Yo estaba cruzando el umbral de la sala, cuando el marido de Ester, que estaba fuera esperando, se me abalanzó y no pude oír el resto de la reprimenda. Me sacudió un puñetazo que intenté esquivar, pero no lo conseguí del todo, me rozó en la nariz y yo aproveché para dejarme caer al suelo. Se me doblaron las rodillas y me desplomé de lado como si fuera un muñeco. El resto es un tanto confuso porque yo tenía los ojos cerrados y los demás se pusieron todos histéricos. Sé que escuché varios gritos de “socorro, una ambulancia” y era la voz de mi abogada. Ella me contó después que entre el juez, el oficial, y el secretario judicial consiguieron reducir al energúmeno. Rápidamente subieron varios policías y vigilantes jurados que estaban en el control de acceso y le esposaron.

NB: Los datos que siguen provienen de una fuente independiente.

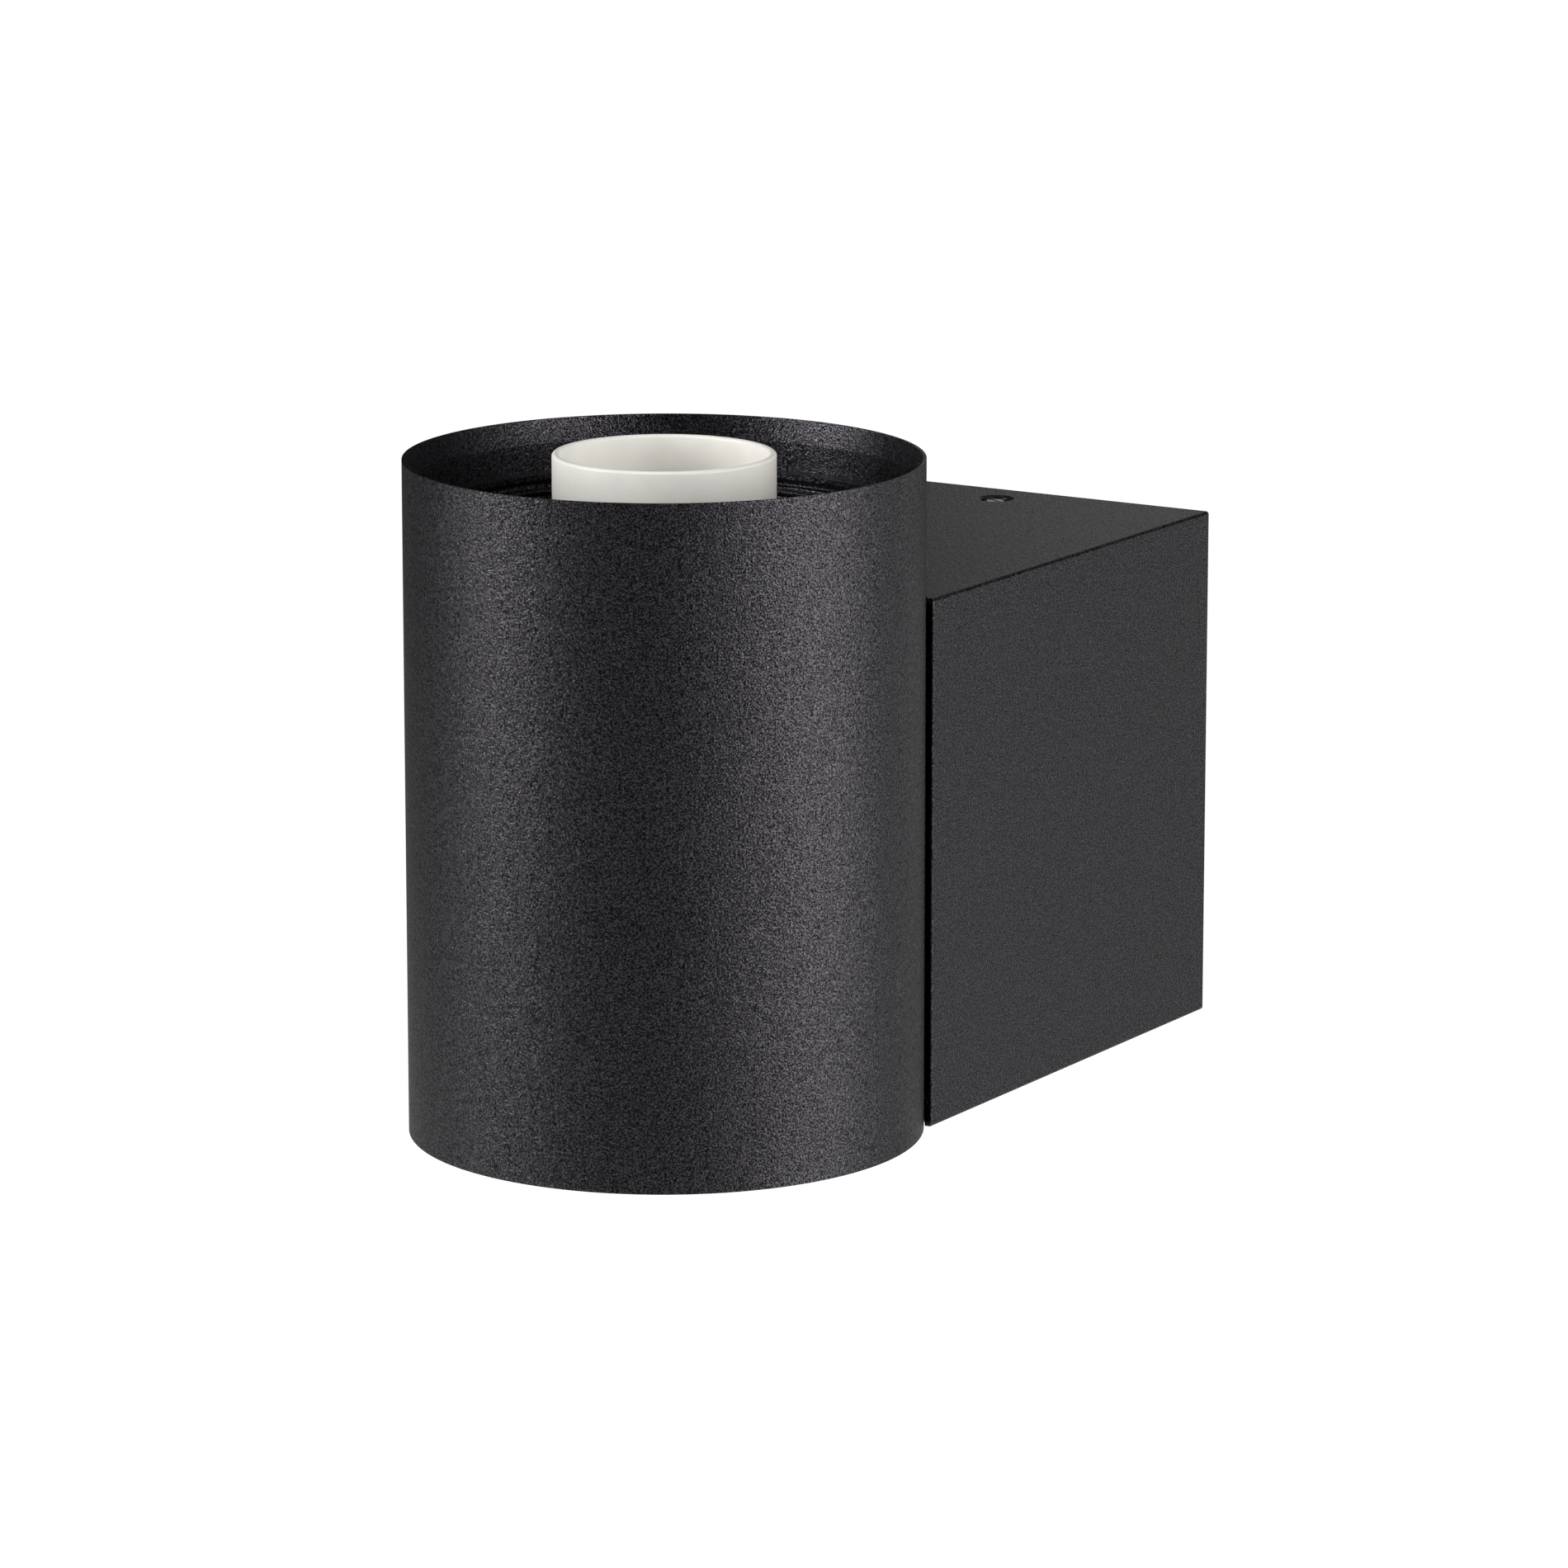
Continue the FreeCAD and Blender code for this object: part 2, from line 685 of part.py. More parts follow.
def terminal_block():
    """Three poles on a base strip, with round notches for the two fixing screws."""
    half = 1.5 * pole_pitch
    low = block_z - block_half_height
    high = block_z + block_half_height
    base_face = block_back + block_base
    block = box((-half, half), (block_back, base_face), (low, high))
    poles = []
    for x in (-pole_pitch, 0, pole_pitch):
        pole = box((x - pole_width / 2, x + pole_width / 2), (base_face - 1, block_face), (low, high))
        front = [e for e in pole.Edges if abs(e.CenterOfMass.y - block_face) < 0.01 and e.Length > 12]
        poles.append(pole.makeFillet(pole_round, front))
    block = block.fuse(poles).removeSplitter()
    holes = []
    for x in (-pole_pitch, 0, pole_pitch):
        holes.append(upright(insert_radius + 0.05, low - 1, high + 1, x, wire_y))
        for z in (-pole_screw_offset, pole_screw_offset):
            holes.append(crosswise(pole_screw_head_radius + 0.1, wire_y, block_face + 1, x, block_z + z))
    for x in (-pole_pitch / 2, pole_pitch / 2):
        holes.append(crosswise(block_screw_radius + 0.9, base_face, block_face + 1, x, block_z))
        holes.append(crosswise(block_screw_radius + 0.1, block_back - 1, base_face + 1, x, block_z))
    return block.cut(holes)


def terminal_insert(x):
    """The brass tube that joins the two leads of one pole."""
    low = block_z - block_half_height + insert_set_back
    high = block_z + block_half_height - insert_set_back
    insert = upright(insert_radius, low, high, x, wire_y)
    insert = insert.cut(upright(insert_bore, low - 1, high + 1, x, wire_y))
    for z in (-pole_screw_offset, pole_screw_offset):
        insert = insert.cut(crosswise(pole_screw_radius, wire_y, wire_y + 4, x, block_z + z))
    return insert


def pole_screw(x, z):
    shoulder = wire_y + 2.6
    end = wire_y + 4.0
    slot = (z - small_slot / 2, z + small_slot / 2)
    screw = crosswise(pole_screw_radius, wire_y + 0.6, shoulder, x, z)
    screw = screw.fuse(crosswise(pole_screw_head_radius, shoulder, end, x, z)).removeSplitter()
    return screw.cut(box((x - 2, x + 2), (end - 0.8, end + 1), slot))


def block_screw(x):
    screw = slotted_screw(block_screw_radius, 2.3, 1.6, block_base + 5.5, small_slot)
    screw.rotate(Vector(0, 0, 0), Vector(1, 0, 0), -90)
    screw.translate(Vector(x, block_back + block_base, block_z))
    return screw


def earth_tag():
    """A ring tag with its crimped barrel pointing down."""
    face = earth_y + tag_thickness
    barrel_y = earth_y + barrel_radius
    tag = crosswise(earth_post_radius, earth_y, face, earth_x, earth_z)
    neck = box((earth_x - 1.6, earth_x + 1.6), (earth_y, face), (earth_z - 7, earth_z))
    barrel = upright(barrel_radius, earth_z - 12, earth_z - 6, earth_x, barrel_y)
    tag = tag.fuse([neck, barrel]).removeSplitter()
    tag = tag.cut(upright(wire_radius + 0.15, earth_z - 13, earth_z - 9, earth_x, barrel_y))
    return tag.cut(crosswise(earth_screw_radius + 0.15, earth_y - 1, earth_y + 2, earth_x, earth_z))


def earth_screw():
    screw = slotted_screw(earth_screw_radius, 3.6, 2.4, 6.0)
    screw.rotate(Vector(0, 0, 0), Vector(1, 0, 0), -90)
    screw.translate(Vector(earth_x, earth_y + tag_thickness, earth_z))
    return screw


# What stays on the wall, and the two screws that clamp the light to it

def wall_plate():
    """A flat plate with two ears folded forward, one under each clamp screw."""
    middle = tab_face - plate_thickness / 2
    sheet = -plate_thickness / 2
    x = -tab_half_width
    points = [(x, -tab_length, middle), (x, sheet, middle), (x, sheet, -middle), (x, -tab_length, -middle)]
    plate = bent_strip(points, plate_thickness, plate_bend, x_range=(-tab_half_width, tab_half_width))
    flat = box(
        (-plate_half_width, plate_half_width),
        (-plate_thickness, 0),
        (-plate_half_height, plate_half_height),
    )
    corners = [e for e in flat.Edges if abs(e.tangentAt(e.FirstParameter).y) > 0.9]
    plate = plate.fuse(flat.makeFillet(plate_corner, corners)).removeSplitter()
    reach = slot_length / 2 - slot_radius
    for side in (-1, 1):
        x = side * slot_spacing / 2
        plate = plate.cut(box((x - reach, x + reach), (-5, 1), (-slot_radius, slot_radius)))
        plate = plate.cut(crosswise(slot_radius, -5, 1, x - reach, 0))
        plate = plate.cut(crosswise(slot_radius, -5, 1, x + reach, 0))
    return plate.cut(crosswise(cable_hole_radius, -5, 1, 0, cable_hole_z))


def cable_grommet():
    """A rubber bush in the wall plate's cable hole, with a tapered nose."""
    flange_front = -plate_thickness - cable_flange
    neck = crosswise(cable_hole_radius, -plate_thickness, 0, 0, cable_hole_z)
    flange = crosswise(cable_flange_radius, flange_front, -plate_thickness, 0, cable_hole_z)
    start = Vector(0, flange_front, cable_hole_z)
    nose = Part.makeCone(cable_hole_radius, cable_nose_radius, cable_nose_length, start, Vector(0, -1, 0))
    grommet = neck.fuse([flange, nose]).removeSplitter()
    return grommet.cut(crosswise(cable_bore, -10, 1, 0, cable_hole_z))


def clamp_screw(side):
    """A slotted grub screw; side is 1 for the one in the top face and -1 for the bottom."""
    outline = [
        (0, -clamp_length),
        (clamp_radius - clamp_point_chamfer, -clamp_length),
        (clamp_radius, -clamp_length + clamp_point_chamfer),
        (clamp_radius, -clamp_chamfer),
        (clamp_radius - clamp_chamfer, 0),
        (0, 0),
    ]
    screw = turned(outline, 0, 0)
    slot = (-clamp_slot_width / 2, clamp_slot_width / 2)
    screw = screw.cut(box((-3, 3), slot, (-clamp_slot_depth, 1)))
    screw.rotate(Vector(0, 0, 0), Vector(0, 0, 1), clamp_slot_turn)
    if side < 0:
        screw.rotate(Vector(0, 0, 0), Vector(1, 0, 0), 180)
    screw.translate(Vector(0, clamp_y, side * (arm_top - clamp_sink)))
    return screw


def build():
    poles = (-pole_pitch, 0, pole_pitch)
    offsets = (-pole_screw_offset, pole_screw_offset)
    pole_screws = [pole_screw(x, block_z + z) for x in poles for z in offsets]
    return {
        "tube_body": tube_body(),
        "bottom_cap": bottom_cap(),
        "arm_housing": arm_housing(),
        "back_seal": back_seal(),
        "saddle_gasket": saddle_gasket(),
        "tube_screws": Part.makeCompound([tube_screw(z) for z in (-tube_screw_z, tube_screw_z)]),
        "tube_washers": Part.makeCompound([tube_washer(z) for z in (-tube_screw_z, tube_screw_z)]),
        "wire_grommet": wire_grommet(),
        "holder_support": holder_support(),
        "support_screws": Part.makeCompound([support_screw(x) for x in (-strap_screw_x, strap_screw_x)]),
        "holder_screws": Part.makeCompound([holder_screw(y) for y in (-holder_screw_y, holder_screw_y)]),
        "lampholder_base": lampholder_base(),
        "lampholder_sleeve": lampholder_sleeve(),
        "insulator_core": insulator_core(),
        "screw_shell": screw_shell(),
        "centre_contact": centre_contact(),
        "contact_spring": contact_spring(),
        "centre_terminal": centre_terminal(),
        "shell_terminal": shell_terminal(),
        "holder_terminal_screws": Part.makeCompound([terminal_screw(x) for x in (live_x, neutral_x)]),
        "live_wire": live_wire(),
        "neutral_wire": neutral_wire(),
        "earth_wire": earth_wire(),
        "terminal_block": terminal_block(),
        "terminal_inserts": Part.makeCompound([terminal_insert(x) for x in poles]),
        "terminal_screws": Part.makeCompound(pole_screws),
        "block_screws": Part.makeCompound([block_screw(x) for x in (-pole_pitch / 2, pole_pitch / 2)]),
        "earth_tag": earth_tag(),
        "earth_screw": earth_screw(),
        "wall_plate": wall_plate(),
        "cable_grommet": cable_grommet(),
        "top_clamp_screw": clamp_screw(1),
        "bottom_clamp_screw": clamp_screw(-1),
    }


os.makedirs("parts", exist_ok=True)
for node, shape in build().items():
    shape.exportStep("parts/" + node + ".step")
    size = shape.BoundBox
    print(node, len(shape.Solids), shape.isValid(), round(shape.Volume, 1),
          round(size.XLength, 2), round(size.YLength, 2), round(size.ZLength, 2))
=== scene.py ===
import json
import math

import bmesh
import bpy
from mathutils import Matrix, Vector


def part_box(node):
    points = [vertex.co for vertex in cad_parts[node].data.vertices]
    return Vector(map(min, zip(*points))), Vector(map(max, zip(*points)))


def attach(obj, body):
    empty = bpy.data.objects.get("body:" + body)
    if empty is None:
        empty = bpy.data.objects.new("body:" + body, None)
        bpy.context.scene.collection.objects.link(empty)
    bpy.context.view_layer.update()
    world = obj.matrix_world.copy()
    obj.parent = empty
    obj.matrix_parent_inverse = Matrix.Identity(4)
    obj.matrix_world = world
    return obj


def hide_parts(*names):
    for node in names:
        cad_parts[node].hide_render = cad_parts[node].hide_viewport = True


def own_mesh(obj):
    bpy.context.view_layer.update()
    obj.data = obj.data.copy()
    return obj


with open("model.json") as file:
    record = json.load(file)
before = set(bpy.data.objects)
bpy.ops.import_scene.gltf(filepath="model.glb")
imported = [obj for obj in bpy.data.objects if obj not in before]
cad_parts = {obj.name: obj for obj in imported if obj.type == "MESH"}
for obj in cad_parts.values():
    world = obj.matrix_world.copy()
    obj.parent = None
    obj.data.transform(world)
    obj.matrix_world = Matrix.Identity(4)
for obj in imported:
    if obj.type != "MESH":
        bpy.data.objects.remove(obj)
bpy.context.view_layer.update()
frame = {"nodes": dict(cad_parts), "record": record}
nodes = frame["nodes"]
scene = bpy.context.scene
mm = 0.001
print("frame loaded:", len(nodes), "nodes")


# helpers that keep the node trees short

def plug(tree, socket, value):
    # a value is another node's socket, or a plain one that holds all over
    if isinstance(value, bpy.types.NodeSocket):
        tree.links.new(value, socket)
    else:
        socket.default_value = value


def addNode(tree, kind, inputs=None, **settings):
    node = tree.nodes.new(kind)
    for key, value in settings.items():
        setattr(node, key, value)
    for key, value in (inputs or {}).items():
        plug(tree, node.inputs[key], value)
    return node


def addMath(tree, operation, first, second=0.0, third=0.0):
    inputs = {0: first, 1: second, 2: third}
    return addNode(tree, "ShaderNodeMath", inputs, operation=operation).outputs[0]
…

-Llévenselo detenido a comisaría, por agresión, desacato y resistencia a la autoridad. Que se pase cuarenta y ocho horas en el calabozo, hasta que se le bajen los humos y después se lo llevan al juez de guardia.
-A la orden, señoría.
-Secretario, haga constar en el acta todo lo que ha ocurrido y le entrega copia a los policías, para que sirva de prueba.
-Sí, señoría.

Mi nariz seguía sangrando abundantemente. Yo sabía que no era nada, tengo tendencia a sangrar por la nariz, a veces por un simple estornudo se desencadena la hemorragia. No se si por mi alta presión sanguínea, o porque mis capilares nasales son frágiles. La noche anterior, sin ir más lejos, me había sangrado un poco. Pero la sangre es muy aparatosa y espectacular, mi traje nuevo estaba completamente arruinado, la camisa blanca totalmente enrojecida, y hasta el suelo del juzgado caían gotas y más gotas, hasta formar un reguero. Lucía, inclinada hacía mí, trataba de contener la hemorragia con su pañuelo. Y en esto llegó el médico de urgencia y los enfermeros. Yo fingí despertar del desmayo. Me hicieron inhalar algo, me taponaron las fosas nasales y me llevaron al hospital, para hacerme las pruebas oportunas. Salí de los juzgados por mi propio pie, un tanto inseguro, escoltado por los enfermeros, con mi traje nuevo empapado de sangre, bajo la mirada ansiosa de Ester, y por dentro riéndome del espectáculo, y de la que le iba a caer al imbécil desgraciado de su marido.

2 comentarios:

Quebienmesuenatunombre dijo...

Hola. Yo, pensaba que los juzgados son lugares de aburrimiento, donde todo esta ya preestablecido, incluso la sentencia, o la resolución judicial, se halla ya escrita antes de la audiencia. Y que esta es un mero trámite, por eso de no llevarle la contraria al procedimiento obsoleto que, poco ha cambiado desde el Derecho Romano. Pero, he aqui al Tuerto, que modifica todo el procedimiento, suplanta por unos segundos a su señoría, haciendo reconvenciones, se convierte en víctima de un pusilánime gandul de por vida, cuando él es un auténtico matón y bla, bla,bla. Por una vez, las salas de los Juzgados son lo que deberían ser, lugares en donde se dirime la justicia y no solo para bostezar, en donde los malos son los de siempre y los buenos son los que más mienten. Un saludo.

Anónimo dijo...

Je,je, habría que distinguir. La sentencia en este caso está escrita, al juez le fastidia el mero trámite, pero a veces lo que ocurre en una audiencia es imprevisible, aunque eso no tenga trascendencia en el fallo. El tuerto es un matón, pero sabe que en un juzgado tiene que controlarse (vive con documentación falsa y una orden de búsqueda de la policía inglesa a la interpol). Además, por una vez le divierte el papel de falsa víctima delante de un público mayoritariamente femenino.
Y sí, la vida está llena de paradojas. Un saludo.